Hinting that Greg Norman ‘wasn’t a winner’ is ridiculous and I personally don’t like the guy. But I’d take his 88 worldwide wins and 2 majors over my 0 wins and 0 majors. The problem with Norman and why he didn’t win more was simple. He had the game, he just started to choke quite a bit and he got very unlucky. He also had some poor choices in equipment, particularly the golf ball (Tour Edition) which spun way too much.
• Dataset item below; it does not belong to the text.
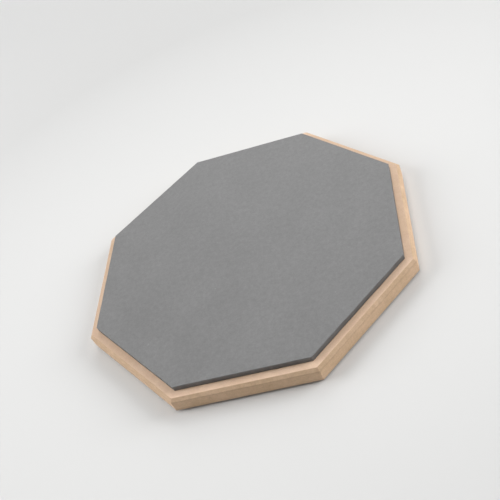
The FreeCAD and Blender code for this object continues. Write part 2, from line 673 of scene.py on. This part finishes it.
def direction(azimuth, elevation):
    """The way out from the pad at those angles, in degrees. Azimuth 0 is at -Y, in front, and 90 is at +X."""
    turn = math.radians(azimuth)
    rise = math.radians(elevation)
    return Vector((math.sin(turn) * math.cos(rise), -math.cos(turn) * math.cos(rise), math.sin(rise)))


def softbox(name, azimuth, elevation, distance, width, power):
    """A square soft light that faces the pad."""
    out = direction(azimuth, elevation)
    light = bpy.data.lights.new(name, "AREA")
    light.shape = "SQUARE"
    light.size = width
    light.spread = math.radians(70)  # a grid keeps it off the floor nearby
    light.energy = power
    lamp = bpy.data.objects.new(name, light)
    lamp.location = out * distance
    lamp.rotation_euler = (-out).to_track_quat("-Z", "Y").to_euler()
    bpy.context.scene.collection.objects.link(lamp)


def surroundings(brightness):
    """An even pale light from all round."""
    world = bpy.data.worlds.new("studio")
    world.use_nodes = True
    background = world.node_tree.nodes["Background"]
    background.inputs["Color"].default_value = (1, 1, 1, 1)
    background.inputs["Strength"].default_value = brightness
    bpy.context.scene.world = world


def camera():
    """The camera, which looks down on a corner of the pad and is rolled, so that the pad seems to tip."""
    out = direction(azimuth=15.61, elevation=41.75)
    distance = 0.7136
    roll = math.radians(-24.78)
    aim = Vector((0.0538, 0.0070, cad_high.z))
    data = bpy.data.cameras.new("camera")
    data.lens = 55.79
    data.sensor_width = 36
    data.shift_x = -0.10
    data.shift_y = -0.05
    view = bpy.data.objects.new("camera", data)
    view.location = aim + out * distance
    upright = (-out).to_track_quat("-Z", "Y")
    view.rotation_euler = (upright @ Quaternion((0, 0, 1), roll)).to_euler()
    bpy.context.scene.collection.objects.link(view)
    bpy.context.scene.camera = view


studio(glow=0.22, fill=0.6)
surroundings(brightness=0.03)
softbox("right_softbox", azimuth=104, elevation=26, distance=1.8, width=1.2, power=5.9)
softbox("left_softbox", azimuth=-90, elevation=30, distance=1.8, width=1.2, power=5.1)
softbox("overhead_softbox", azimuth=0, elevation=85, distance=1.6, width=1.0, power=1.5)
softbox("back_softbox", azimuth=180, elevation=35, distance=1.8, width=1.6, power=3.8)
camera()
bpy.context.scene.view_settings.view_transform = "Standard"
Getting back to ‘vintage vs. modern blades’, I do feel that there are some really good modern blades out there. Cobra, Bridgestone (really good, really underrated), Scratch Golf, Mizuno, Miura, Epon, Cleveland, etc. are all really really good. But, if you’re a part of the ABS modules you should get muscleback blades and not ‘player cavity backs’ or ‘game improvement’ irons. You should also get forged steel irons so you can adjust the lies flatter. With vintage irons the sweetspot is smaller, but really far from impossible to hit. I had some MacGregor 985’s and could find the sweetspot regularly, but preferred the feel of my Mizuno MP-62’s when I caught them flush. So I then went looking for some vintage Hogans, found some 1963 Hogan IPT and I actually like the feel of those more than the MP-62’s. And the sweetspot is not really that much smaller, it’s just in a different place. The lofts are what you have to look out for with vintage irons. The standard loft back then was around 30-31* with a 5-iron and 50-51* with a PW. That has a lot to do with the sweetspot being higher which causes the ball to launch lower. But, I’ve found the lofts need to be about 2* stronger to get the optimal trajectory.

3JACK

I’ve got about 10 different swing sequences of Greg’s at home and he’s not flipping in any of them. I used to get lessons when playing college golf from a teacher (TGM AI) who worked with me on getting rid of my flip. This was about '97 or so and the golfer’s swing we looked on how not to flip was Greg Norman.

If I had a scanner, I’d be able to scan them on here and show that there is zero flip going on there.